In deze zaak heeft de Rechtbank Noord-Holland op 23 juli 2013 uitspraak gedaan in een geschil tussen eiseres, de eigenaresse van een woning nabij een hoogspanningsleiding, en de heffingsambtenaar van de gemeente Oostzaan. De heffingsambtenaar had de waarde van de woning voor het kalenderjaar 2012 vastgesteld op € 457.000, wat door eiseres als te hoog werd betiteld. Eiseres stelde dat de waarde van haar woning, gezien de ligging nabij de hoogspanningsleiding, op € 325.000 zou moeten worden vastgesteld. De rechtbank heeft de feiten en argumenten van beide partijen zorgvuldig gewogen.
De rechtbank oordeelde dat de waarde van de woning op de waardepeildatum, 1 januari 2011, niet voldoende aannemelijk was gemaakt door de heffingsambtenaar. De rechtbank erkende dat de ligging van de woning nabij de hoogspanningsleiding een waardedrukkend effect heeft.
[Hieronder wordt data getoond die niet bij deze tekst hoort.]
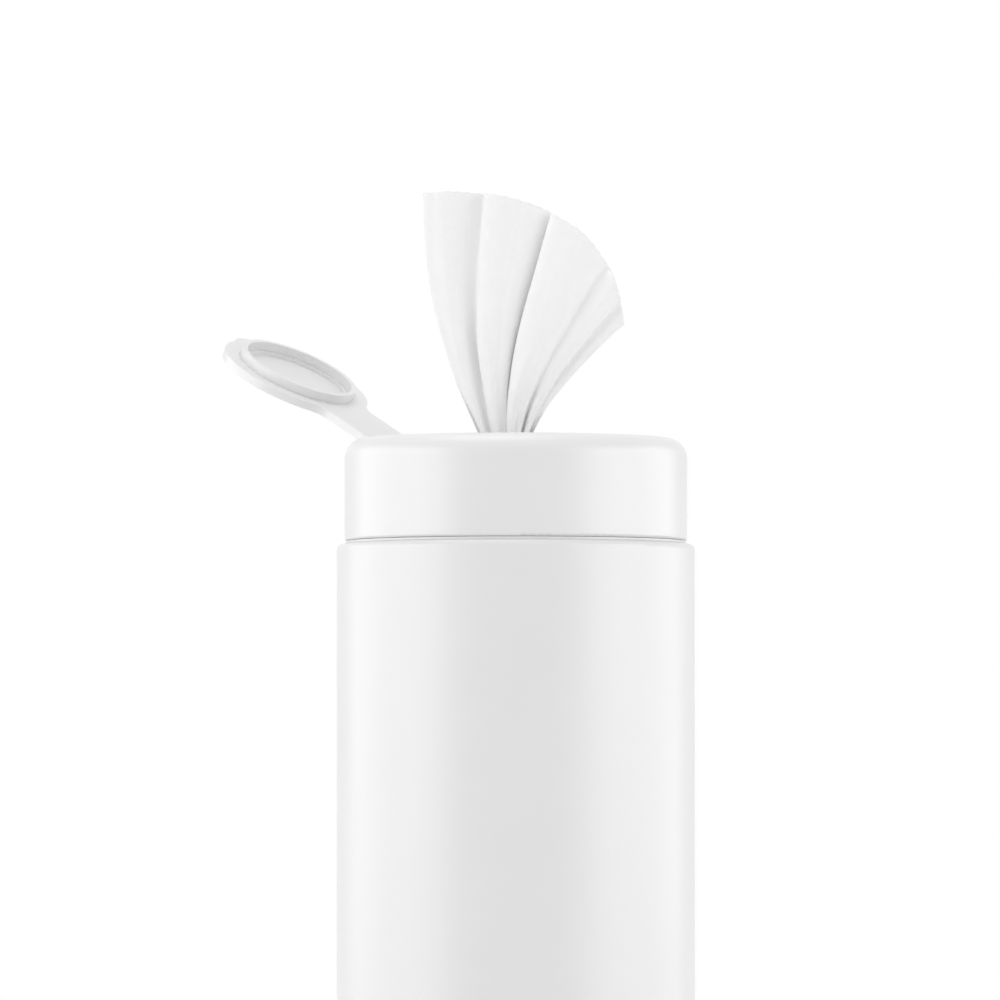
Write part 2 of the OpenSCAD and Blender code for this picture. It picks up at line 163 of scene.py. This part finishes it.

Dit effect werd vastgesteld op 5%. De rechtbank concludeerde dat de waarde van de woning, rekening houdend met dit effect, op € 434.000 moest worden vastgesteld. De rechtbank vernietigde de eerdere uitspraak op bezwaar en verlaagde de aanslag onroerende-zaakbelastingen dienovereenkomstig.
De uitspraak benadrukt het belang van het in acht nemen van waardedrukkende factoren bij de vaststelling van de WOZ-waarde, en dat de heffingsambtenaar de last heeft om aannemelijk te maken dat de vastgestelde waarde niet te hoog is. De rechtbank heeft ook geen proceskostenveroordeling uitgesproken, omdat eiseres geen kosten had gemaakt die voor vergoeding in aanmerking kwamen.